In retrospect, this round of financial turmoil is just like the collapse of Bretton Woods system in the 1970s, which was caused by fiscal and trade deficits, economic recession and financial crisis in the United States. If the global currency system is to be changed dramatically, the U.S. dollar, theoretically, should not be blamed as the culprit of the financial turmoil, because the U.S. Federal Reserve is a regional central bank and should not be held responsible for globalization's defects even if the U.S. dollar is a global currency. This means that the global financial markets might confront bigger challenges in the future.

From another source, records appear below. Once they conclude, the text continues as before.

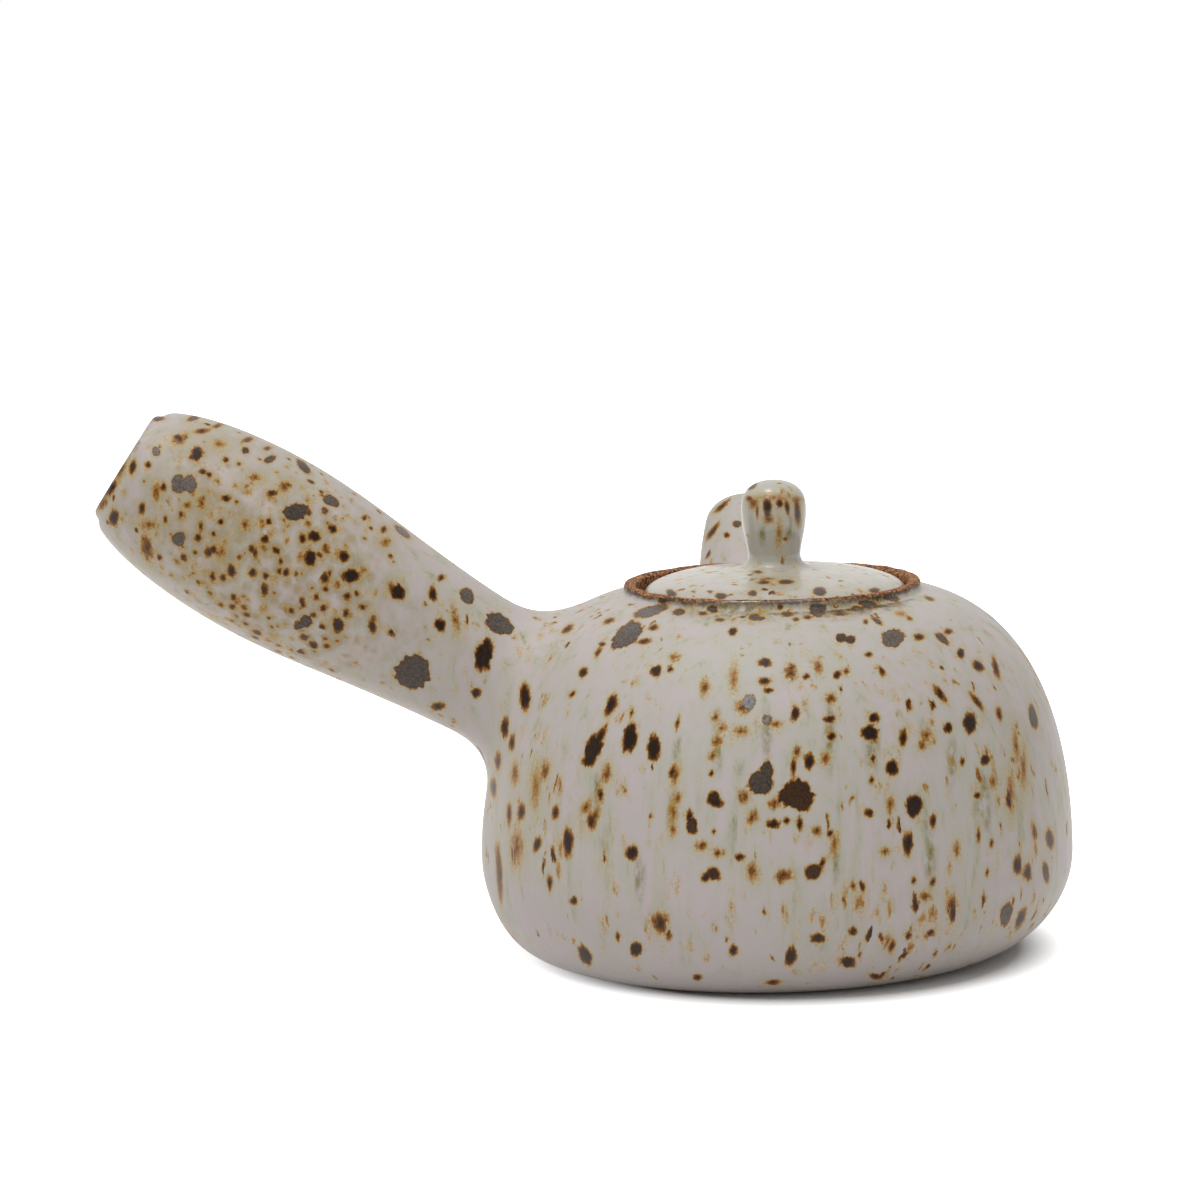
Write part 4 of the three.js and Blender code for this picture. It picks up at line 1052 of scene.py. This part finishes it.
def makeGlaze(name, f):
    made, add, place = startMaterial(name)
    pattern = {key: add("TexNoise", {"Vector": place, "Scale": 1 / size, "Detail": detail,
                                     "Roughness": roughness})
               for key, (size, detail, roughness) in f["patterns"].items()}
    depth, halo = addSpots(add, f, place, pattern)
    ground = addGround(add, f, place, pattern, halo)
    stain, stainColour = addIron(add, pattern, depth)
    glazed = add("Mix", {0: stain.outputs["Alpha"], 6: ground, 7: stainColour}, data_type="RGBA")

    # bare clay where the glaze was wiped off, from the distance that the mesh carries
    bare = add("Attribute", attribute_name="bare").outputs["Fac"]
    edge = add("Math", {0: pattern["wander"], 1: f["wander"], 2: bare}, operation="MULTIPLY_ADD")
    edge = add("Math", {0: edge, 1: f["wander"] / 2}, operation="SUBTRACT")
    isBare = add("MapRange", {"Value": edge, "From Min": -0.12, "From Max": 0.12})
    broken = add("MapRange", {"Value": edge, "From Min": -1.9, "From Max": -0.7, "To Max": 0.95})
    grit, clay = addClay(add, place)
    thin = add("ValToRGB", {"Fac": pattern["thin"]}, stops=rawClay["thinStops"])
    colour = add("Mix", {0: broken, 6: glazed, 7: thin}, data_type="RGBA")
    colour = add("Mix", {0: isBare, 6: colour, 7: clay}, data_type="RGBA")

    # just under the wiped rim, at the front, the glaze melted to a dark glassy roll
    roll = add("MapRange", {"Value": edge, "From Min": -1.3, "From Max": -0.6})
    covered = add("Math", {0: 1.0, 1: isBare}, operation="SUBTRACT")
    roll = add("Math", {0: roll, 1: covered}, operation="MULTIPLY")
    sides = add("SeparateXYZ", {0: place})
    inFront = add("MapRange", {"Value": sides.outputs["Y"], "From Min": f["rollFrom"],
                               "From Max": f["rollTo"]})
    roll = add("Math", {0: roll, 1: inFront}, operation="MULTIPLY")
    gloss = add("MapRange", {"Value": depth, "From Min": -0.4, "From Max": 0.8,
                             "To Min": f["roughness"], "To Max": f["spotRoughness"]})
    gloss = add("Math", {0: pattern["dull"], 1: 0.12, 2: gloss}, operation="MULTIPLY_ADD")
    rough = add("Mix", {0: isBare, 2: gloss, 3: rawClay["roughness"]})

    # relief in mm: slow waves of the thrown wall, the glaze's own skin, and grit where it is bare
    relief = add("Math", {0: pattern["skin"], 1: f["skinRelief"]}, operation="MULTIPLY")
    relief = add("Math", {0: pattern["wave"], 1: f["waveRelief"], 2: relief},
                 operation="MULTIPLY_ADD")
    pits = add("Math", {0: grit, 1: rawClay["pits"], 2: -rawClay["pits"] / 2},
               operation="MULTIPLY_ADD")
    relief = add("Mix", {0: isBare, 2: relief, 3: pits})
    bump = add("Bump", {"Height": relief, "Distance": mm, "Strength": 1.0})
    shader = add("BsdfPrincipled", {"Base Color": colour, "Roughness": rough, "IOR": f["ior"],
                                    "Specular IOR Level": f["specular"],
                                    "Coat Weight": f["coat"] or roll, "Coat Roughness": 0.05,
                                    "Coat IOR": 1.6, "Normal": bump})
    add("OutputMaterial", {"Surface": shader})
    return made


def makeRawClay():
    made, add, place = startMaterial("raw iron clay")
    grit, clay = addClay(add, place)
    dull = add("MapRange", {"Value": grit, "To Min": 0.95, "To Max": 0.75})
    bump = add("Bump", {"Height": grit, "Distance": rawClay["pitDepth"] * mm, "Strength": 1.0})
    shader = add("BsdfPrincipled", {"Base Color": clay, "Roughness": dull, "IOR": 1.5,
                                    "Normal": bump})
    add("OutputMaterial", {"Surface": shader})
    return made


# Matt white paper, a sheet of this reach each way. Seen straight on it glows a little more the
# further it lies from the pot, so that it runs out to plain white. The glow is held back round the
# foot, about a middle set a little off the pot's axis, and that paints a soft shadow round the pot
# on top of its own. Lengths in mm: the glow starts at the foot, is nearly full at near and full at far
floorForm = dict(
    reach=4000.0, albedo=0.88, grainSize=8.8889, grain=0.01, middle=(3.5, -6.5, 0.0), foot=38.5,
    near=47.0, far=64.0, glowNear=0.8,
)


def makeFloorPaper():
    f = floorForm
    made, add, place = startMaterial("white paper floor")
    away = add("VectorMath", {0: place, 1: f["middle"]}, operation="DISTANCE")
    # without a vector the grain runs from 0 to 1 over the whole sheet
    grain = add("TexNoise", {"Scale": 2 * f["reach"] / f["grainSize"], "Detail": 2.0})
    shade = add("MapRange", {"Value": grain, "To Min": f["albedo"] - f["grain"],
                             "To Max": f["albedo"] + f["grain"]})
    paper = add("BsdfDiffuse", {"Color": shade})
    seen = add("LightPath")
    direct = add("Math", {0: seen.outputs["Is Camera Ray"], 1: seen.outputs["Is Glossy Ray"]},
                 operation="MAXIMUM")
    direct = add("Math", {0: direct, 1: seen.outputs["Is Transmission Ray"]}, operation="MAXIMUM")
    # painted shadow: no glow at the foot, rising with the distance from the middle, so the floor
    # darkens round the pot
    outside = add("MapRange", {"Value": away, "From Min": f["near"], "From Max": f["far"],
                               "To Min": f["glowNear"], "To Max": 1.0})
    under = add("MapRange", {"Value": away, "From Min": f["foot"], "From Max": f["near"]})
    strength = add("Math", {0: outside, 1: under}, operation="MULTIPLY")
    strength = add("Math", {0: strength, 1: direct}, operation="MULTIPLY")
    glow = add("Emission", {"Color": (1, 1, 1, 1), "Strength": strength})
    both = add("AddShader", {0: paper, 1: glow})
    add("OutputMaterial", {"Surface": both})
    return made


# Floor, light and camera

# lengths in mm and angles in degrees, fitted to the photograph; pixelsPerMm holds at that distance
viewForm = dict(
    distance=900.0, aim=(-30.4, 0.0, 62.3), pitch=8.66, roll=1.28, pixelsPerMm=5.667, frameWidth=1200,
    sensor=36.0,
)
# places and sizes in metres, powers in watts; the backdrop comes in between two heights of y on a
# ball round the pot
lightForm = dict(
    fill=0.4, backdropFrom=-0.1, backdropTo=0.2, aim=(0, 0, 0.04),
    topPlace=(-0.1, -0.35, 1.2), topSize=(1.5, 1.5), topPower=6.4,
    glintPlace=(-0.24, -0.06, 1.16), glintSize=(0.3, 0.3), glintPower=3.0,
    sparkPlace=(-0.42, -0.76, 1.04), sparkSize=(0.3, 0.3), sparkPower=1.2,
)


def makeCamera():
    f = viewForm
    pitch = math.radians(f["pitch"])
    forward = Vector((0, math.cos(pitch), -math.sin(pitch)))
    data = bpy.data.cameras.new("camera")
    data.sensor_width = f["sensor"]
    data.lens = f["distance"] * f["pixelsPerMm"] / f["frameWidth"] * data.sensor_width
    data.clip_start, data.clip_end = 0.05, 20
    camera = bpy.data.objects.new("camera", data)
    bpy.context.scene.collection.objects.link(camera)
    place = Vector(f["aim"]) - forward * f["distance"]
    roll = Matrix.Rotation(-math.radians(f["roll"]), 3, "Z").to_quaternion()
    turn = forward.to_track_quat("-Z", "Y") @ roll
    camera.matrix_world = Matrix.Translation(place * mm) @ turn.to_matrix().to_4x4()
    bpy.context.scene.camera = camera


def makeFloor():
    data = bpy.data.meshes.new("floor")
    reach = floorForm["reach"] * mm
    data.from_pydata([(-reach, -reach, 0), (reach, -reach, 0), (reach, reach, 0), (-reach, reach, 0)],
                     [], [(0, 1, 2, 3)])
    floor = bpy.data.objects.new("floor", data)
    bpy.context.scene.collection.objects.link(floor)
    return floor


def makeLamp(name, place, aim, size, power):
    data = bpy.data.lights.new(name, "AREA")
    data.shape = "RECTANGLE"
    data.size, data.size_y = size
    data.energy = power
    lamp = bpy.data.objects.new(name, data)
    lamp.location = place
    lamp.rotation_euler = (Vector(aim) - Vector(place)).to_track_quat("-Z", "Y").to_euler()
    bpy.context.scene.collection.objects.link(lamp)


def makeWorld():
    f = lightForm
    world = bpy.data.worlds.new("studio")
    bpy.context.scene.world = world
    world.use_nodes = True
    world.node_tree.nodes.clear()
    add = partial(addNode, world.node_tree)
    seen = add("LightPath")
    mirrored = add("Math", {0: seen.outputs["Is Glossy Ray"],
                            1: seen.outputs["Is Transmission Ray"]}, operation="MAXIMUM")
    # the white backdrop hangs behind the pot, and the room in front of it is dimmer
    towards = add("SeparateXYZ", {0: add("TexCoord").outputs["Generated"]})
    backdrop = add("MapRange", {"Value": towards.outputs["Y"], "From Min": f["backdropFrom"],
                                "From Max": f["backdropTo"]})
    mirrored = add("Math", {0: mirrored, 1: backdrop}, operation="MULTIPLY")
    direct = add("Math", {0: seen.outputs["Is Camera Ray"], 1: mirrored}, operation="MAXIMUM")
    strength = add("MapRange", {"Value": direct, "To Min": f["fill"], "To Max": 1.0})
    sky = add("Background", {"Color": (1, 1, 1, 1), "Strength": strength})
    add("OutputWorld", {"Surface": sky})


bpy.context.scene.view_settings.view_transform = "Standard"
makeCamera()
floor = makeFloor()
floor.data.materials.append(makeFloorPaper())
pot = makePot()
lid = makeLid()
print("pot and lid made; placing what shows most in the glaze")
stampBlots(pot, frontRuns, frontCrowds, handleBlots, leftBlots, rightBlots, spoutBlots)
stampBlots(lid, lidRuns, lidCrowds, lidBlots)
pot.data.materials.append(makeGlaze("pot satin glaze", potGlaze))
lid.data.materials.append(makeGlaze("lid satin glaze", lidGlaze))
rawClayFinish = makeRawClay()
for name in ("strainer", "strainer_joint"):
    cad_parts[name].material_slots[0].material = rawClayFinish
for name in ("top", "glint", "spark"):
    makeLamp(name + " softbox", lightForm[name + "Place"], lightForm["aim"], lightForm[name + "Size"],
             lightForm[name + "Power"])
makeWorld()
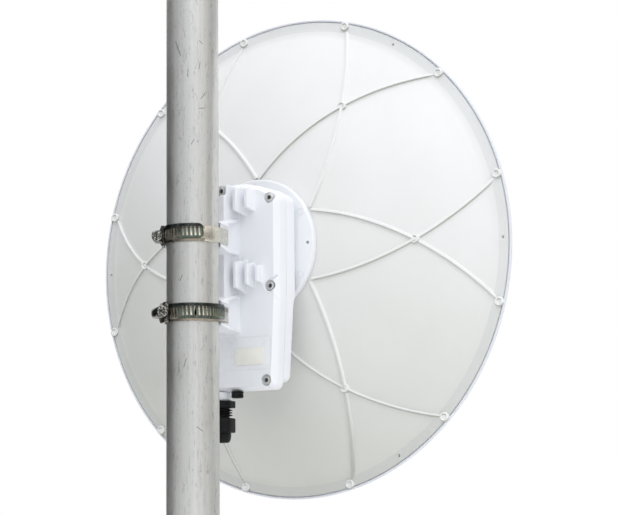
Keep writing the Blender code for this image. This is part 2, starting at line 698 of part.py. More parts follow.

In response, the renminbi exchange system should be made more flexible and becomes less connected to the U.S. dollar. Furthermore, China should closely watch the U.S. dollar's depreciation versus the Hong Kong dollar.

Domestic demand

Though some major mainland commercial banks invested in bonds related to Lehman Brothers Holdings Inc. and the two U.S. mortgage lenders, Fannie Mae and Freddie Mac, they did not hold many of the bonds, so that the mainland financial institutions have suffered less of a direct impact from the U.S. credit crisis in the short term.

But we must be careful as the Chinese economy continues to be deeply integrated into the world economy. The U.S. financial chaos might deepen before its property and financial markets are stabilized. Therefore, China should actively pursue new growth momentum as the global economy slows down.

The United States and the EU are China's two most important trade partners. In particular, China's eastern coastal provinces, whose economies rely largely on exports, might suffer the most as shrinking foreign demands take a toll on production and marketing.

Citigroup Inc. predicted that if the U.S. economy slowed down by 1 percent, the Chinese economy would decrease by 1.3 percent. If the U.S. economy underwent a recession, the Chinese economy would be forced to readjust.

Domestically, China's economy is affected by the pressures of economic restructuring and transformation caused by rising energy and labor costs, and increasing consumer and producer prices. Therefore, forced by the global financial crisis and domestic setbacks, the expansion of domestic demand becomes the key issue in determining stable and successful structural changes in China's economy.